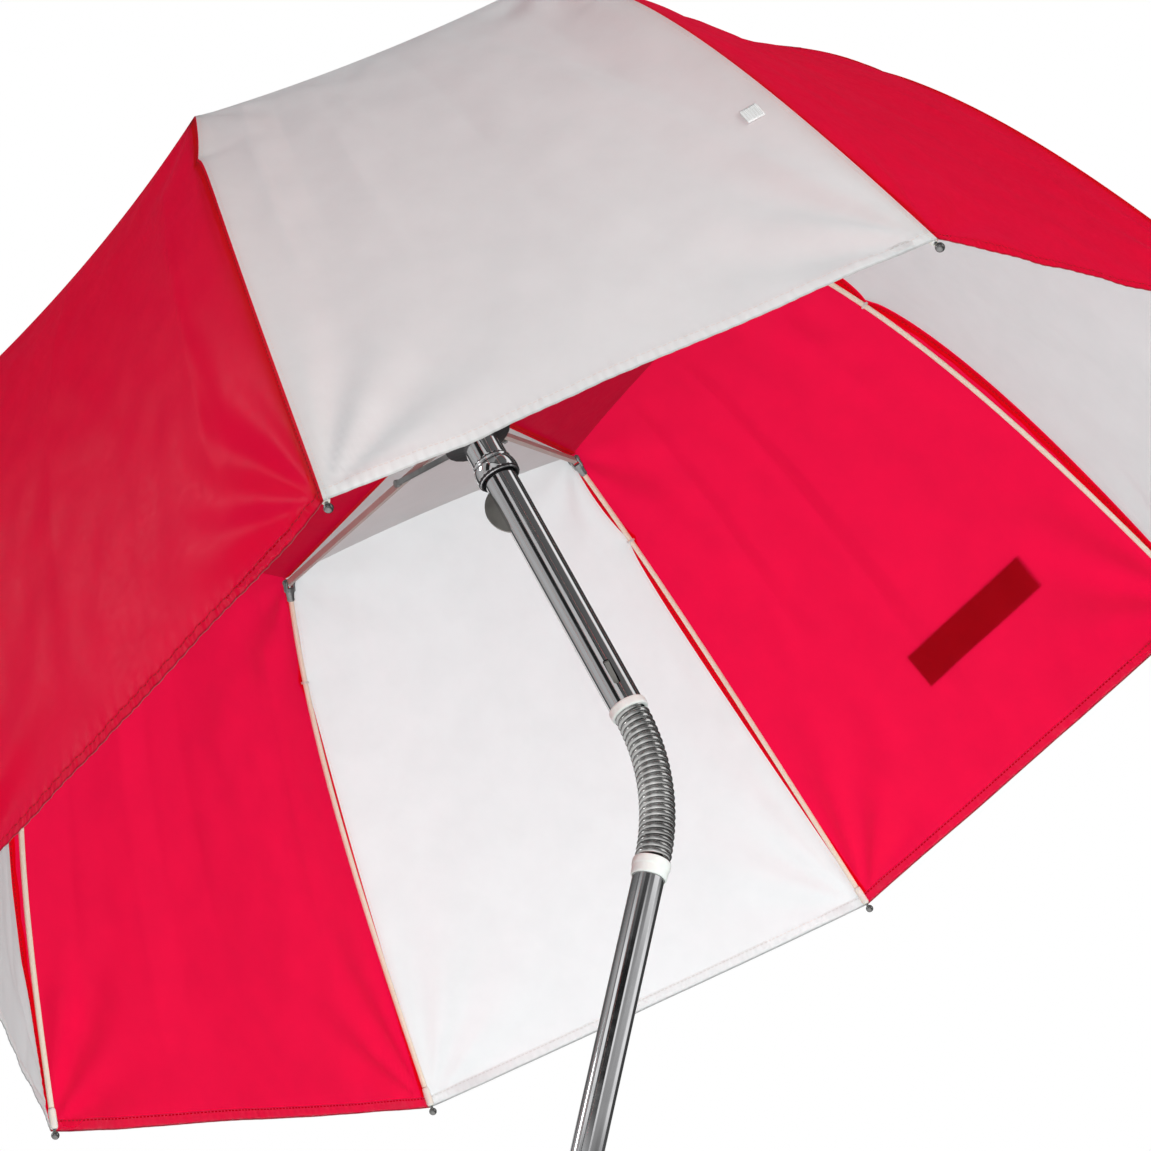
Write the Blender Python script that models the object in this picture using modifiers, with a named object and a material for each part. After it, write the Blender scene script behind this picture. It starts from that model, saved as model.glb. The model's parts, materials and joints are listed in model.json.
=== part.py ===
"""An eight-panel golf umbrella for a bag or cart, open, with a bendable neck in its shaft.

Metres, +Z up. The lower shaft stands on the Z axis with its butt at the origin. The neck above it is an arc
in the XZ plane that leans towards -X, and everything above the neck is built in the crown frame: Z along
the upper shaft, origin where the neck ends. Azimuths are about that Z axis, 0 towards -Y and +90 towards +X.
"""

import math

import bmesh
import bpy
from mathutils import Matrix, Vector

# Lower shaft, grip and butt
BUTT_RADIUS = 0.0155
BUTT_HEIGHT = 0.012
BUTT_CHAMFER = 0.002
GRIP_RADIUS = 0.0150
GRIP_TOP = 0.135
LOWER_RADIUS = 0.0095
LOWER_WALL = 0.0012
NECK_BASE = 0.620
LOWER_COLLAR_HEIGHT = 0.011
COLLAR_RADIUS = 0.0115

# Bendable neck: links that turn about hinges set at the corners of the arc's tangent polygon
NECK_ANGLE = math.radians(38)
NECK_LENGTH = 0.100
NECK_HINGES = 5
NECK_RADIUS = 0.01085
NECK_BORE = 0.0072
LINK_GAP = 0.0022

# Upper shaft, along the crown frame's Z
UPPER_RADIUS = 0.0107
UPPER_BORE = 0.0095
UPPER_COLLAR_HEIGHT = 0.0055
CROWN_Z = 0.234
CROWN_TOP = 0.243
CROWN_BOTTOM = 0.2285
CROWN_RADIUS = 0.0225
CROWN_CORE = 0.0142
ARM_PIVOT_RADIUS = 0.018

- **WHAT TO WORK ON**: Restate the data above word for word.

- **ANSWER**:
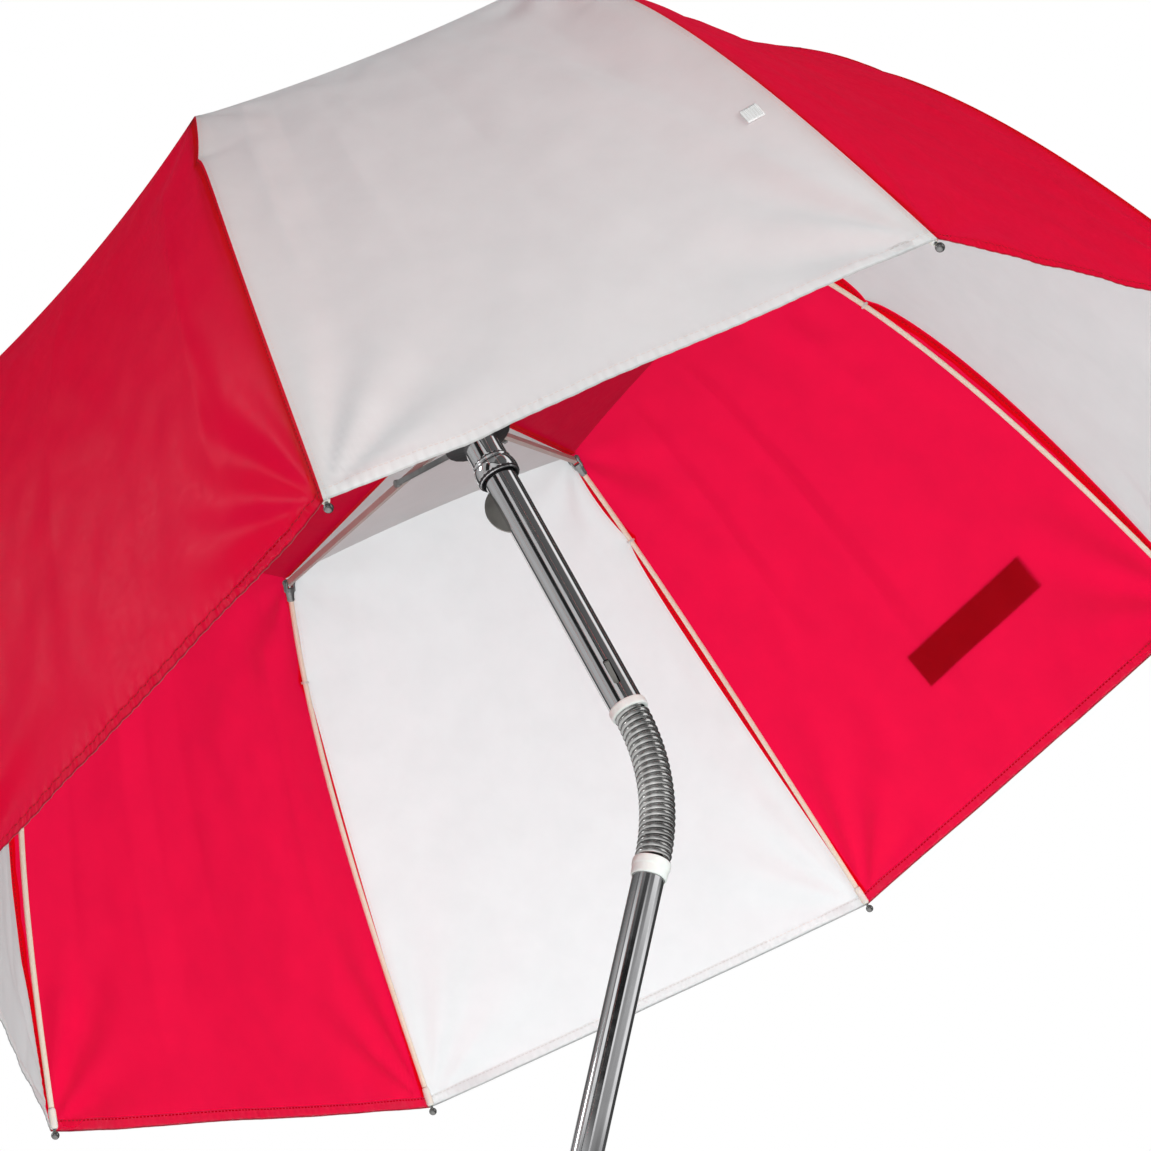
Write the Blender Python script that models the object in this picture using modifiers, with a named object and a material for each part. After it, write the Blender scene script behind this picture. It starts from that model, saved as model.glb. The model's parts, materials and joints are listed in model.json.
=== part.py ===
"""An eight-panel golf umbrella for a bag or cart, open, with a bendable neck in its shaft.

Metres, +Z up. The lower shaft stands on the Z axis with its butt at the origin. The neck above it is an arc
in the XZ plane that leans towards -X, and everything above the neck is built in the crown frame: Z along
the upper shaft, origin where the neck ends. Azimuths are about that Z axis, 0 towards -Y and +90 towards +X.
"""

import math

import bmesh
import bpy
from mathutils import Matrix, Vector

# Lower shaft, grip and butt
BUTT_RADIUS = 0.0155
BUTT_HEIGHT = 0.012
BUTT_CHAMFER = 0.002
GRIP_RADIUS = 0.0150
GRIP_TOP = 0.135
LOWER_RADIUS = 0.0095
LOWER_WALL = 0.0012
NECK_BASE = 0.620
LOWER_COLLAR_HEIGHT = 0.011
COLLAR_RADIUS = 0.0115

# Bendable neck: links that turn about hinges set at the corners of the arc's tangent polygon
NECK_ANGLE = math.radians(38)
NECK_LENGTH = 0.100
NECK_HINGES = 5
NECK_RADIUS = 0.01085
NECK_BORE = 0.0072
LINK_GAP = 0.0022

# Upper shaft, along the crown frame's Z
UPPER_RADIUS = 0.0107
UPPER_BORE = 0.0095
UPPER_COLLAR_HEIGHT = 0.0055
CROWN_Z = 0.234
CROWN_TOP = 0.243
CROWN_BOTTOM = 0.2285
CROWN_RADIUS = 0.0225
CROWN_CORE = 0.0142
ARM_PIVOT_RADIUS = 0.018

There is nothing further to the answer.